Le 1er novembre 1943, lors de la troisième conférence de Moscou (18 octobre-11 novembre 1943), la Chine, les États-Unis, le Royaume-Uni et l’Union soviétique publient une déclaration signée la veille par leurs représentants – Foo Ping Shen, ambassadeur de Chine en URSS, Cordell Hull, Anthony Eden et Vyacheslav Molotov – dans laquelle ils « reconnaissent la nécessité d’établir aussitôt que possible, en vue de la paix et de la sécurité internationales, une organisation internationale fondée sur le principe de l’égalité souveraine de tous les États pacifiques et ouverte à tous les États, grands et petits » (article 4).
Cet objectif est réaffirmé le 1er décembre 1943 par Churchill, Roosevelt et Staline lors de la conférence de Téhéran (28 novembre-1er décembre 1943).
La conférence de Dumbarton Oaks (21 août-7 octobre 1944), du nom de l’hôtel particulier de Washington qui l’abrite, permet aux représentants de la Chine, des États-Unis, du Royaume-Uni et de l’Union soviétique de s’accorder sur les objectifs, la structure et le fonctionnement de cette organisation internationale. Celle-ci comprend quatre organe principaux : une Assemblée générale, un Conseil de sécurité de 11 membres, dont cinq permanents et six élus par l’Assemblée générale, un Conseil économique et social, enfin, une Cour internationale de justice, ainsi qu’un secrétariat. La responsabilité d’empêcher le retour de la guerre incombe au Conseil de sécurité, les États membres mettant à sa disposition des forces armées. Ce projet est soumis à l’examen des gouvernements des Nations Unies et des opinions publiques.
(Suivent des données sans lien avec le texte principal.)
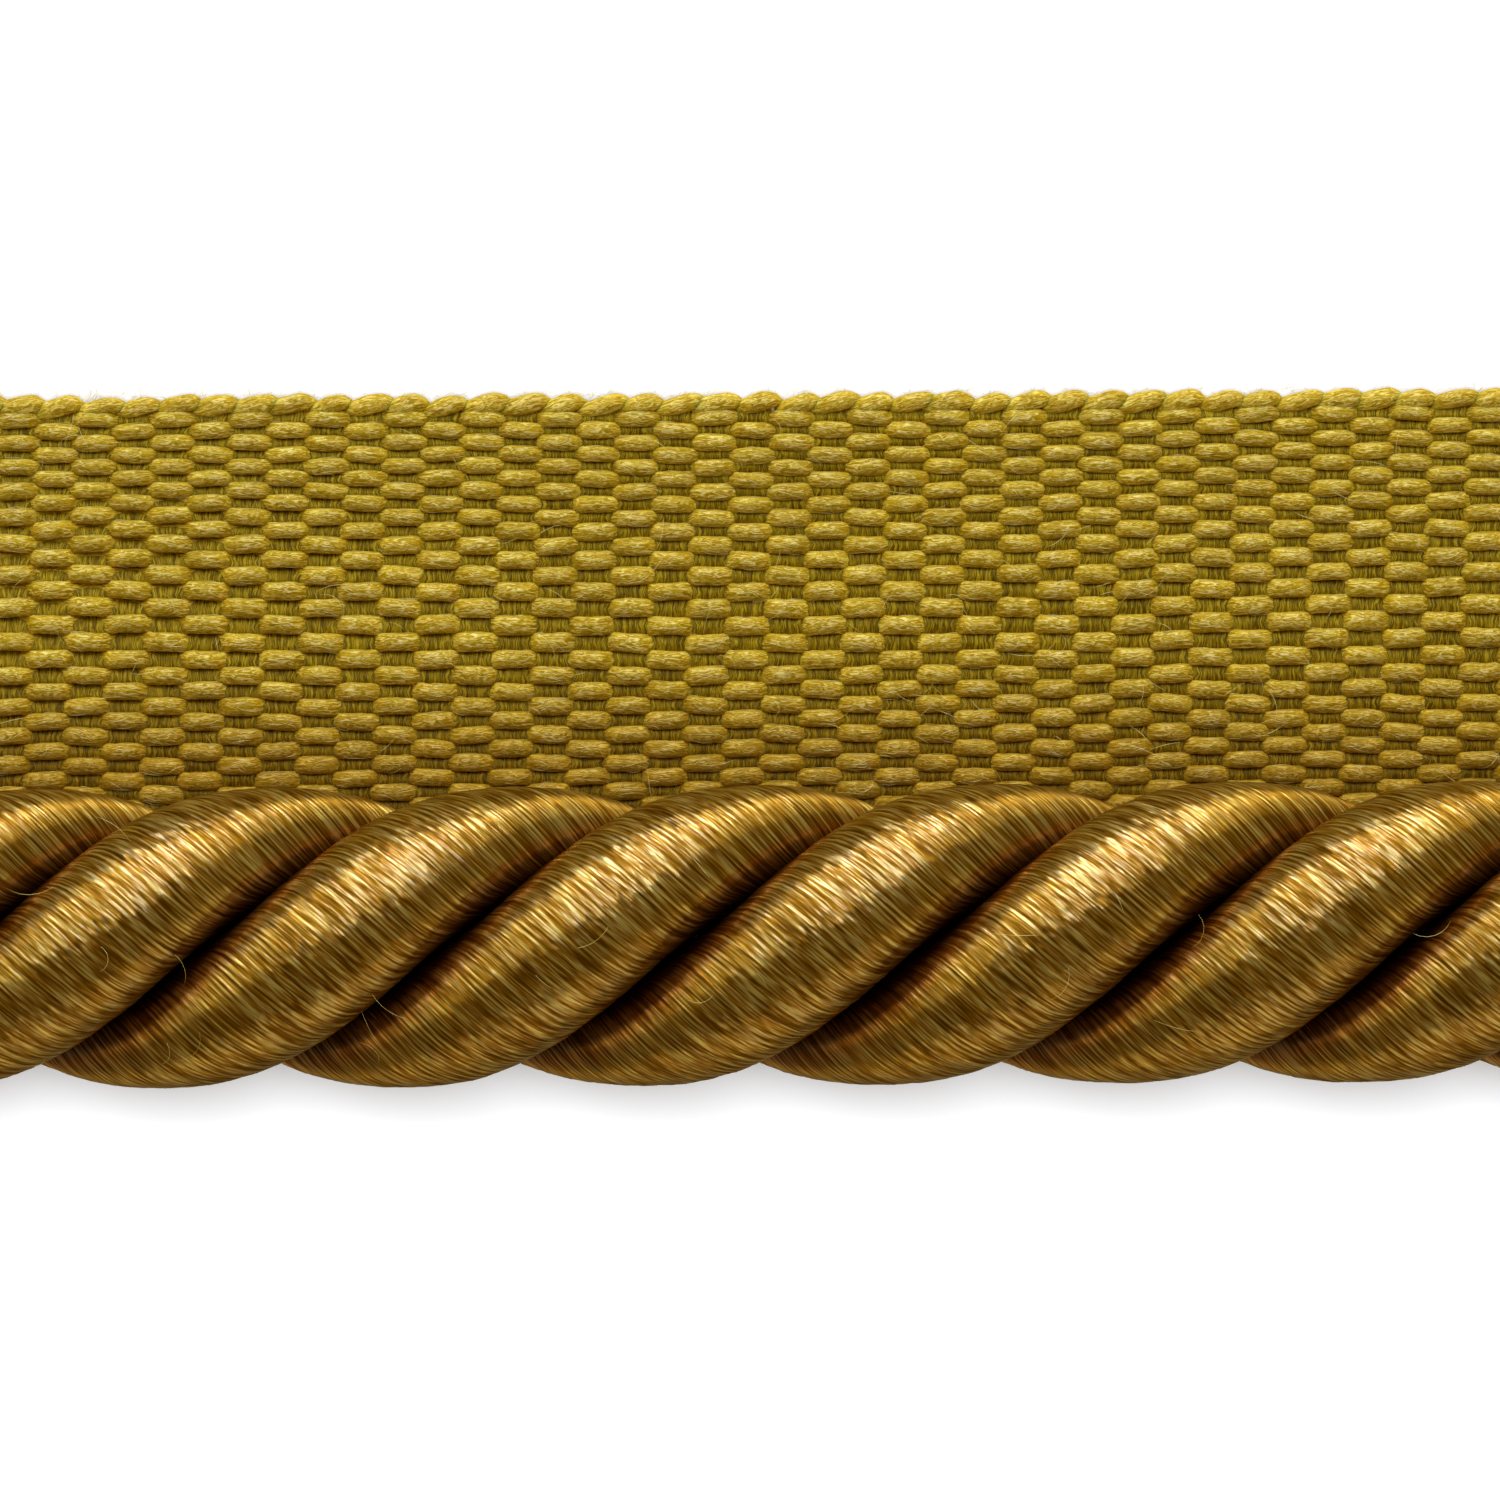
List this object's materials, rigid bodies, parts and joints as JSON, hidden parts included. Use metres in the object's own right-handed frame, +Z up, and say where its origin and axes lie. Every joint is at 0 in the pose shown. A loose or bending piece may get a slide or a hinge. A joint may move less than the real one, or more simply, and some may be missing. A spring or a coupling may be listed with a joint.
{
  "type": "lip cord trim",
  "caption": "Twisted satin cord lying along one edge of a flat woven tape, the lip that is sewn into a seam so that only the cord shows; a short cut length with plain cut ends",
  "frame": {"origin": "centre of the trim's box, on the surface that the tape lies on", "axes": "+X along the trim, +Y across the tape from the cord towards the free edge, +Z up from the tape's underside"},
  "size_m": [0.0678, 0.0218, 0.0108],
  "materials": {
    "woven_tape": "olive-gold plain weave of soft spun yarn, dry and slightly fuzzy",
    "satin_strand": "brown-gold satin filament yarn, glossy along the strands and dark in the grooves"
  },
  "bodies": {
    "root": {"lip": "woven_tape", "strand_1": "satin_strand", "strand_2": "satin_strand", "strand_3": "satin_strand"}
  },
  "joints": []
}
Lors de la conférence de Yalta (4-11 février 1945), les Trois Grands s’entendent sur la procédure de vote au sein du Conseil de sécurité. Dans la déclaration publiée le 11 février 1945, ils annoncent : « Nous sommes résolus à créer avec nos alliés, aussitôt que possible, une organisation générale internationale pour la sauvegarde de la paix et de la sécurité. […] Nous avons convenu de convoquer le 25 avril 1945, à San-Francisco, une Conférence des Nations Unies, qui établira, sur la base des entretiens officieux de Dumbarton Oaks, la Charte de l’Organisation dont il s’agit ».